■ EXERCISE TASK:
Keep to the lines between the one holding "# The imported" and the one holding "return eased(a, b, c, d, f).reshape(-1, rows.shape[1])", inclusive, and write them out exactly.

■ DATASET CONTENT:
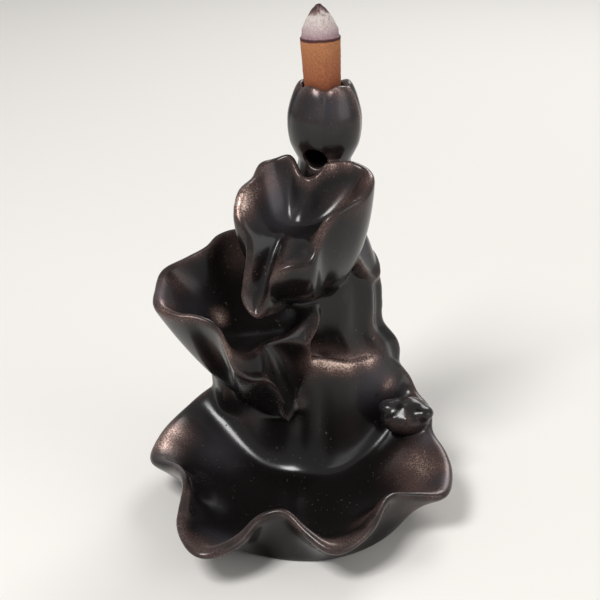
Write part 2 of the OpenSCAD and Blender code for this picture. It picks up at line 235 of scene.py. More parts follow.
HOOD_EDGE = np.array([
    [12, 1, -18.5, 2.4, 1], [9.5, 9, -15, 3, 1], [2, 12, -15, 3, 1], [-6, 11, -12, 3, 1], [-8, 0, -8, 3, 1],
    [-4, -9, -6, 3, 1], [1, -12.5, -8, 2, 1], [4, -11.5, -11, 1.8, 1], [7, -9, -16, 1.8, 1],
    [10, -5, -20, 2, 1],
])
print("rows on the edges:", [len(rows) for rows in (BASIN_EDGE, MIDDLE_EDGE, TOP_EDGE, HOOD_EDGE)])

# %% [markdown]
# ## Smooth curves through the rows
# A curve object could carry each edge, but a mesh needs its points as numbers. So a cubic is worked out
# between each two rows, which passes through both and leaves each in the direction of its neighbours.
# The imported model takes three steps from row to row, and this one four times as many.

# %% Smooth curves
CAD_STEPS = 3
FINE = 4
EDGE_STEPS = CAD_STEPS * FINE


def eased(a, b, c, d, f):
    """Between b and c at the share f: b + f(c-a)/2 + f²(a-5b/2+2c-d/2) + f³(3(b-c)/2+(d-a)/2)."""
    return b + f * (c - a) / 2 + f**2 * (a - 2.5 * b + 2 * c - d / 2) + f**3 * (1.5 * (b - c) + (d - a) / 2)


def closed_curve(rows, steps):
    """A smooth closed curve through the rows, with so many steps from each row to the next."""
    a, b, c, d = (np.roll(rows, shift, axis=0)[:, None, :] for shift in (1, 0, -1, -2))
    f = (np.arange(steps) / steps)[None, :, None]
    return eased(a, b, c, d, f).reshape(-1, rows.shape[1])


def open_curve(rows, steps):
    """The same through rows that have two ends, each end row counting as its own neighbour."""
    padded = np.vstack([rows[:1], rows, rows[-1:]])
    a, b, c, d = (padded[i:len(rows) - 1 + i, None, :] for i in range(4))
    f = (np.arange(steps) / steps)[None, :, None]
    return np.vstack([eased(a, b, c, d, f).reshape(-1, rows.shape[1]), rows[-1:]])


def leaf_edge(rows, width, depth, middle):
    """The edge curve, stretched to the leaf's width and depth and put at its middle."""
    curve = closed_curve(rows, EDGE_STEPS)
    span = np.ptp(curve[::FINE, :2], axis=0)
    place = curve.copy()
    place[:, :2] *= np.array([width, depth]) / span
    place[:, :3] += middle
    return place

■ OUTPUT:
# The imported model takes three steps from row to row, and this one four times as many.

# %% Smooth curves
CAD_STEPS = 3
FINE = 4
EDGE_STEPS = CAD_STEPS * FINE


def eased(a, b, c, d, f):
    """Between b and c at the share f: b + f(c-a)/2 + f²(a-5b/2+2c-d/2) + f³(3(b-c)/2+(d-a)/2)."""
    return b + f * (c - a) / 2 + f**2 * (a - 2.5 * b + 2 * c - d / 2) + f**3 * (1.5 * (b - c) + (d - a) / 2)


def closed_curve(rows, steps):
    """A smooth closed curve through the rows, with so many steps from each row to the next."""
    a, b, c, d = (np.roll(rows, shift, axis=0)[:, None, :] for shift in (1, 0, -1, -2))
    f = (np.arange(steps) / steps)[None, :, None]
    return eased(a, b, c, d, f).reshape(-1, rows.shape[1])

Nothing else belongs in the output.